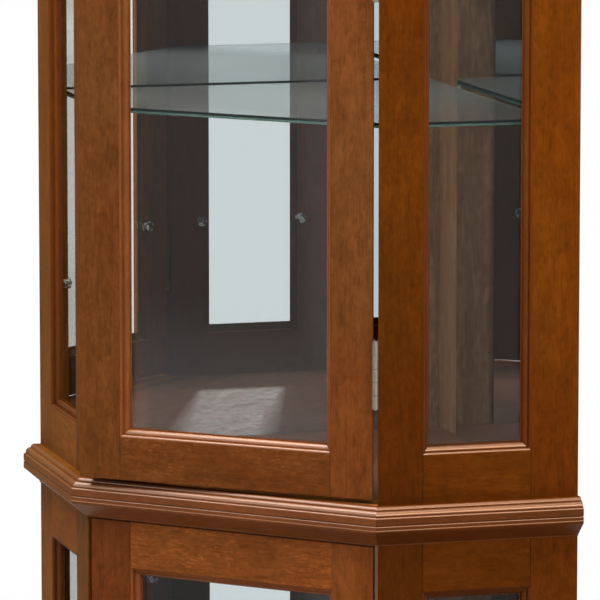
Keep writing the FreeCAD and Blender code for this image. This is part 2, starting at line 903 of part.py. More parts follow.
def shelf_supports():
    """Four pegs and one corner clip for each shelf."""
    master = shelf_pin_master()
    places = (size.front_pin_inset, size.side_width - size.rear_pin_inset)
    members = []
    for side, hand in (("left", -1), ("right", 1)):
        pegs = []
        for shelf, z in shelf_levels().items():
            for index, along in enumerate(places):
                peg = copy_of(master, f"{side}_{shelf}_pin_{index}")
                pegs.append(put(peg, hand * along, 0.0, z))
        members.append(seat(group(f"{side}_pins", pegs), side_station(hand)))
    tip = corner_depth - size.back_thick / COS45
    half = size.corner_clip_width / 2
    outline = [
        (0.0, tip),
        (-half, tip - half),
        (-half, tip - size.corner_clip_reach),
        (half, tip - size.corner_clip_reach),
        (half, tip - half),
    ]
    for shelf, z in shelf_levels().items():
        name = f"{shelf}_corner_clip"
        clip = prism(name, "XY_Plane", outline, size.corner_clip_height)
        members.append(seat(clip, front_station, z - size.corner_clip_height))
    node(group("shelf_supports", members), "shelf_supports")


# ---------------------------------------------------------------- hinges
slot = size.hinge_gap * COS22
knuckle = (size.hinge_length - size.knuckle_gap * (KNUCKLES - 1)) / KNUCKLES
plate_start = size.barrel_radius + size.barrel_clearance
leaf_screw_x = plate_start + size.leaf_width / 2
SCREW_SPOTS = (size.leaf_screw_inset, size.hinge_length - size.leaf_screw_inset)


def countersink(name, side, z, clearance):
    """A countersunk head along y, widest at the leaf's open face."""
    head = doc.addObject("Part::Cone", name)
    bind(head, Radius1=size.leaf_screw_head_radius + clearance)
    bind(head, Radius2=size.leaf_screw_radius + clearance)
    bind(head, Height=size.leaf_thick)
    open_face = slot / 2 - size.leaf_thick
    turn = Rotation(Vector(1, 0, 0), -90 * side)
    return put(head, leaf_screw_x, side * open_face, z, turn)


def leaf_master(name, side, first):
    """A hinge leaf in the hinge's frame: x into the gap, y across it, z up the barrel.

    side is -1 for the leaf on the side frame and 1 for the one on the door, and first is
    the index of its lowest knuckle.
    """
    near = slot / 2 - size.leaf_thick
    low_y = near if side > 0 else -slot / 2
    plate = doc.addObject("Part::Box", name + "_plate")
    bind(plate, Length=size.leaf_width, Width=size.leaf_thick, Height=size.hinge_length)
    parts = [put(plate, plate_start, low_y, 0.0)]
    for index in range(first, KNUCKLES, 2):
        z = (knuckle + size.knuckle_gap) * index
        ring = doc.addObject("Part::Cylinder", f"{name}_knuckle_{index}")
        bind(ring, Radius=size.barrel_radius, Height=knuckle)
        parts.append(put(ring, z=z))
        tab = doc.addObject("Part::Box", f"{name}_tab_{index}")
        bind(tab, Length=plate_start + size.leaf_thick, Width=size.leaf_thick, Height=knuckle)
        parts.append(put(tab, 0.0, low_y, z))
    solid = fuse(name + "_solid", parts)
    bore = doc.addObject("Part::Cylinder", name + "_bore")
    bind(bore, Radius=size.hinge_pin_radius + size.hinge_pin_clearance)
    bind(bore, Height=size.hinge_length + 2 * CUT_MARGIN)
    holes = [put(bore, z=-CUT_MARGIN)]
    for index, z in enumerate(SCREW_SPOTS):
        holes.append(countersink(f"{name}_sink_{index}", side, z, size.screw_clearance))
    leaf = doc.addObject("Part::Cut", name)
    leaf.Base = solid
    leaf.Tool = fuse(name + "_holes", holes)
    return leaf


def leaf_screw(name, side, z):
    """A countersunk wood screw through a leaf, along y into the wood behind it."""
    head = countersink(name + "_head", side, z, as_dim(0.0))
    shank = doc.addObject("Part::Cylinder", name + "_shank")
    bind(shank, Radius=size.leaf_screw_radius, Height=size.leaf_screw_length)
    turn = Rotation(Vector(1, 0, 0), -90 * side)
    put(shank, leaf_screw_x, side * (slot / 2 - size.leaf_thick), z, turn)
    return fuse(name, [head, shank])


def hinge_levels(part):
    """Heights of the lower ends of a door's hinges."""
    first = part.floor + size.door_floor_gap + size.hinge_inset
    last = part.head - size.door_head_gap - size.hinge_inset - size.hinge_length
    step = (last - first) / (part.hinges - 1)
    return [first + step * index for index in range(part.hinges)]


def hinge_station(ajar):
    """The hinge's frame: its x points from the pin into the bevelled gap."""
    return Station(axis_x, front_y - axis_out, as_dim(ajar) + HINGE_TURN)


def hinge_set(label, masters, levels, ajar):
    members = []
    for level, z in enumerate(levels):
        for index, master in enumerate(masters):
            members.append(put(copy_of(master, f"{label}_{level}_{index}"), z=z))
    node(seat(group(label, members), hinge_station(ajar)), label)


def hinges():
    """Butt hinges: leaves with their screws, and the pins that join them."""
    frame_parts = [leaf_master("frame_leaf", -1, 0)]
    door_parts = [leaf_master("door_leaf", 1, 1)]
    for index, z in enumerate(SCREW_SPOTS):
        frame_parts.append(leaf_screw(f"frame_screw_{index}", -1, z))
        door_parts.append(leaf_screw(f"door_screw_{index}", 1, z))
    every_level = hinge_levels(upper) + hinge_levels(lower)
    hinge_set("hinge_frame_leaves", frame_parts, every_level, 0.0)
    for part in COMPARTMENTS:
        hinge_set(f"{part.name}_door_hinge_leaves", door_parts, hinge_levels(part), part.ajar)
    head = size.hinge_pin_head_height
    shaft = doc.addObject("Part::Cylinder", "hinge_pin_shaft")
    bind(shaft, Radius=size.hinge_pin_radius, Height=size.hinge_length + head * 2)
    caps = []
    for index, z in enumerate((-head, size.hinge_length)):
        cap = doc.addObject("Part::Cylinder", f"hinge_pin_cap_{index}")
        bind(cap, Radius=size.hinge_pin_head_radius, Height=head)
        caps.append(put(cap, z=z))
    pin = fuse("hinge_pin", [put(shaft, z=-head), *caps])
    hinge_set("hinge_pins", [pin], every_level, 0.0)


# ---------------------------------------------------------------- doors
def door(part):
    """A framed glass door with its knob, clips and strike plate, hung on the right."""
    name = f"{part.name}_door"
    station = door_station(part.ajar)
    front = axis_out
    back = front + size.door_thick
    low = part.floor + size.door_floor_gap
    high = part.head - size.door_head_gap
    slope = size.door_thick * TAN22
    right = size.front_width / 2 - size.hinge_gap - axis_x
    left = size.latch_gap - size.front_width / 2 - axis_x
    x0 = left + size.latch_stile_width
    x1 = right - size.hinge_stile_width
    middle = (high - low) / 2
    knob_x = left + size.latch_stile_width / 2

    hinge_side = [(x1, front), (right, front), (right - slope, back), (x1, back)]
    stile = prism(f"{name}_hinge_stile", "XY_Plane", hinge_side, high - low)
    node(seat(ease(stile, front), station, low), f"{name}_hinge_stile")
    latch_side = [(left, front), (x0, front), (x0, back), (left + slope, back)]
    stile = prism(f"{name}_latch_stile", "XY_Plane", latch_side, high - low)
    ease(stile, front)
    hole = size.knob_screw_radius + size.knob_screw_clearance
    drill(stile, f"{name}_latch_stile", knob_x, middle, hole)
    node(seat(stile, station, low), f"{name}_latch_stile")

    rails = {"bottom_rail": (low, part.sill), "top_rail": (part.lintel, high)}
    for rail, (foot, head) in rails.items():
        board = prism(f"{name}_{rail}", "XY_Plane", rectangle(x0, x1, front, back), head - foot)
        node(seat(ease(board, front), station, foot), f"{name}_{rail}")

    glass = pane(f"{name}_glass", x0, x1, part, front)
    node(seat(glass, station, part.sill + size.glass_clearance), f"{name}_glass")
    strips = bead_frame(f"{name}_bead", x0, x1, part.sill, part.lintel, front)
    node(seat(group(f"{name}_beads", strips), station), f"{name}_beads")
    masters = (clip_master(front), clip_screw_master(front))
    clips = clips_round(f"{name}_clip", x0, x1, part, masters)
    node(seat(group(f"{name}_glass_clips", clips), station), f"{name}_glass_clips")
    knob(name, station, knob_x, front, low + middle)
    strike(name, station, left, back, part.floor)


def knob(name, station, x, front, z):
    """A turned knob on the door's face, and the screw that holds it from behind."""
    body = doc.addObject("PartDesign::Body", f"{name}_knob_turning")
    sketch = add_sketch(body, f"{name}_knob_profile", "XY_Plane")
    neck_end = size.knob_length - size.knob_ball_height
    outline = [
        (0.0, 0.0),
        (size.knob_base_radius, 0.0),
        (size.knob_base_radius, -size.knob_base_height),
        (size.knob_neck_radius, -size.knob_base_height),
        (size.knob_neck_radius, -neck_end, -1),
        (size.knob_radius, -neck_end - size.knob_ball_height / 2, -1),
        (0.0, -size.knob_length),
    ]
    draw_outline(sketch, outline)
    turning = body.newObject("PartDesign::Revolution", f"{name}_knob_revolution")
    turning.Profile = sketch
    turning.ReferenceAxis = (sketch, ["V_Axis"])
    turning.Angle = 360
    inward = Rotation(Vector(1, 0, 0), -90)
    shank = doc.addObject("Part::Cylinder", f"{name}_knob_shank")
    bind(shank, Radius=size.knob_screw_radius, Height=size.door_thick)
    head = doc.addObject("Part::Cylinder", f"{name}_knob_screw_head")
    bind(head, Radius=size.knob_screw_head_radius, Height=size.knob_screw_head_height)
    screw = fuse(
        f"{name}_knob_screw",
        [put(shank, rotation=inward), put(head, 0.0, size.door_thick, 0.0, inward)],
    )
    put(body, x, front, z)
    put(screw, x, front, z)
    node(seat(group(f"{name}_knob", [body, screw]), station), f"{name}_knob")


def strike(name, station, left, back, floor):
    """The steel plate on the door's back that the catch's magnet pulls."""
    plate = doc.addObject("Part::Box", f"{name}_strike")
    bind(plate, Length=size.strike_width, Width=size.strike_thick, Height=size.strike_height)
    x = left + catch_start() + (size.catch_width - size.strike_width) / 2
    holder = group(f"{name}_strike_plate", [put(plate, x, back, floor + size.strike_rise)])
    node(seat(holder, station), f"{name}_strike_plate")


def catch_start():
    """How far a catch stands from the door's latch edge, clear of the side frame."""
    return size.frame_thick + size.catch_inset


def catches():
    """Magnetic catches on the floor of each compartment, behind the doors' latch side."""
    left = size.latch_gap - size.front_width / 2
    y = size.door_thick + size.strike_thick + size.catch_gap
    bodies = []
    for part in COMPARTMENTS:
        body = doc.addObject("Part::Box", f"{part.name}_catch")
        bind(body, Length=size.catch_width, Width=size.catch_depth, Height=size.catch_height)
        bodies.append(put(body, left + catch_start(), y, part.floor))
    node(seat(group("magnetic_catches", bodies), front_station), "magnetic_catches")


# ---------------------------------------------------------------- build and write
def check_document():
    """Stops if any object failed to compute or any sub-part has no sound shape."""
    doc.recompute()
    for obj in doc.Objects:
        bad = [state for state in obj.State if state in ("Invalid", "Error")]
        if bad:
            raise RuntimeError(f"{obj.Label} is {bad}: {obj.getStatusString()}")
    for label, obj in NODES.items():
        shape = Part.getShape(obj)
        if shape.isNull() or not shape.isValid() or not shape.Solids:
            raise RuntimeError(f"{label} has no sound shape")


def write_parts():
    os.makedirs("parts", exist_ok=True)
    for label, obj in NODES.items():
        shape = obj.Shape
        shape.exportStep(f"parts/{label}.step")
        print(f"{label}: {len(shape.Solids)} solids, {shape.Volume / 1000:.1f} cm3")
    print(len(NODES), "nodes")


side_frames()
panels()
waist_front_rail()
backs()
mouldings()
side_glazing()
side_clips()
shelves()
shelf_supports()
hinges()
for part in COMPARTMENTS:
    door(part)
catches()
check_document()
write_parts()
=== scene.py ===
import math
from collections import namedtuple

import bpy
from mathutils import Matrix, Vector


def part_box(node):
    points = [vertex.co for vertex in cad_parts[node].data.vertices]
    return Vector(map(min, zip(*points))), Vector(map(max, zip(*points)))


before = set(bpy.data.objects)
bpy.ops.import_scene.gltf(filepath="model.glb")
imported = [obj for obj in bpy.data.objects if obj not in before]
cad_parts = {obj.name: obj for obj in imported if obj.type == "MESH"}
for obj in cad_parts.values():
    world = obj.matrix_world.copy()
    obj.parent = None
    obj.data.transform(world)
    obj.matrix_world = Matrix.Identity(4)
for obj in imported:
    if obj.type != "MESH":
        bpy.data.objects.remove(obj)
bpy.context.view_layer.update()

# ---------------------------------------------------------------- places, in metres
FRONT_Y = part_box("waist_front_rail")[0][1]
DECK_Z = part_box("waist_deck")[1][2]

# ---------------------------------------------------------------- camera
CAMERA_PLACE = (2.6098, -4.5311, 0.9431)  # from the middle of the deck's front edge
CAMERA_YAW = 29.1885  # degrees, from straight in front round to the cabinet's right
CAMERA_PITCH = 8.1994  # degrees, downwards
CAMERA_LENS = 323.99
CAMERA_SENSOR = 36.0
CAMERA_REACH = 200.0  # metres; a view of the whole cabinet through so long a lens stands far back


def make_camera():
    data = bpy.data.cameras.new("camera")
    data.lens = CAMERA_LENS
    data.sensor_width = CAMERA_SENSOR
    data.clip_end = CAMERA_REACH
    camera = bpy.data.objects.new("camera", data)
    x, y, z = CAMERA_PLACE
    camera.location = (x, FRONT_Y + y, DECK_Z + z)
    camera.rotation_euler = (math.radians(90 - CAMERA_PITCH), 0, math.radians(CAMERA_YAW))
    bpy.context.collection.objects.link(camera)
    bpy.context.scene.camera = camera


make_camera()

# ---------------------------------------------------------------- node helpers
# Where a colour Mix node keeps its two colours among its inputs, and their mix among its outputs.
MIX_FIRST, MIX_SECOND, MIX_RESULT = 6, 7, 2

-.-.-

* Short exercise: Return verbatim the lines that run from the line containing "obj.matrix_world = Matrix.Identity(4)" through the line containing "bpy.context.view_layer.update()", inclusive.

* Written response:
    obj.matrix_world = Matrix.Identity(4)
for obj in imported:
    if obj.type != "MESH":
        bpy.data.objects.remove(obj)
bpy.context.view_layer.update()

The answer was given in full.